Early on, the author comes up with: “For every one of us there is a chalice that the Father offers us to drink. We have difficulty recognizing it as coming from Him, since a great deal of its contents come from other people.”

So often, many of the difficulties in life seem to perfectly fit us somehow, although that may only be evident in hindsight. Completing good-but-difficult tasks to make the world a better place, facing our own physical limitations and the like can strengthen our faith and help us realize our need for God, for example. But we often choose such things, or at least can glimpse that they come from God. I think of a Green Bay native who never would have become a priest if he had been physically able to become a linebacker for the Packers. We can see the plan of God in that childhood dream derailed.

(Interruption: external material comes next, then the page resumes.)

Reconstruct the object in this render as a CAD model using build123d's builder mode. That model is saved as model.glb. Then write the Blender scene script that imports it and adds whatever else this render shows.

But it is extra tough to accept that “other people” are allowed to pour evil contents into our cups. Do we really have to drink such sludge and accept it as God’s will for us?

The harder we work at this thought that the evil done to us is, or perhaps has become, God’s will for us, the more that some of the more perplexing Scripture passages come to mind. Consider Jesus’ command to love our enemies … and to turn the other cheek … and to go the extra mile … and to not seek revenge.

As she speaks of the love we must have for those who work against us, St. Teresa of Avila goes as far as to say that we can develop a greater love for our enemies than for our friends, once we realize we’ve benefited from their distressing actions.

The trials such people inflict may be necessary for us to become saints, Father Stinissen says.

He also notes this point from St. Augustine: “Nothing happens that the Almighty does not will should happen, either by permitting it or by Himself doing it,” and adds, “To let something happen is also a decision of God.”

There are, happily, times when God steps in. If we look around carefully, we’ll see plenty of God’s active goodness at work, at times miraculously, and otherwise done through those who seek to serve Him. We cannot give God enough credit for the good things that happen in the world.

But evil appears to win some battles, and that’s when it helps to trust that God is mightier and will accomplish His purpose through it. Father Stinissen notes that doers of evil unintentionally serve God’s purpose. God’s goodness simply is far greater than the darkness they inflict.

Even so, at times horrible, hate-filled actions appear only to destroy the good. At those times, let us flee to our amazing savior whom we celebrate this season.

Recall His hours in the garden, when Jesus asked His Father, “Take this cup away from me, but not what I will but what you will.” Jesus’ cup/chalice was filled to overflowing with trials that originated in other people — some merely clueless, others truly evil. Societal sins provided the means of Jesus’ torturous demise, although the Romans were mostly-indifferent to the charges levelled at Him.

Jesus submitted to all of it, allowing it to happen, letting evil have its day. Three days later, He rose from the dead.

God brought forth goodness that would not have come about without the cup — filled as it was with contents that came from other people.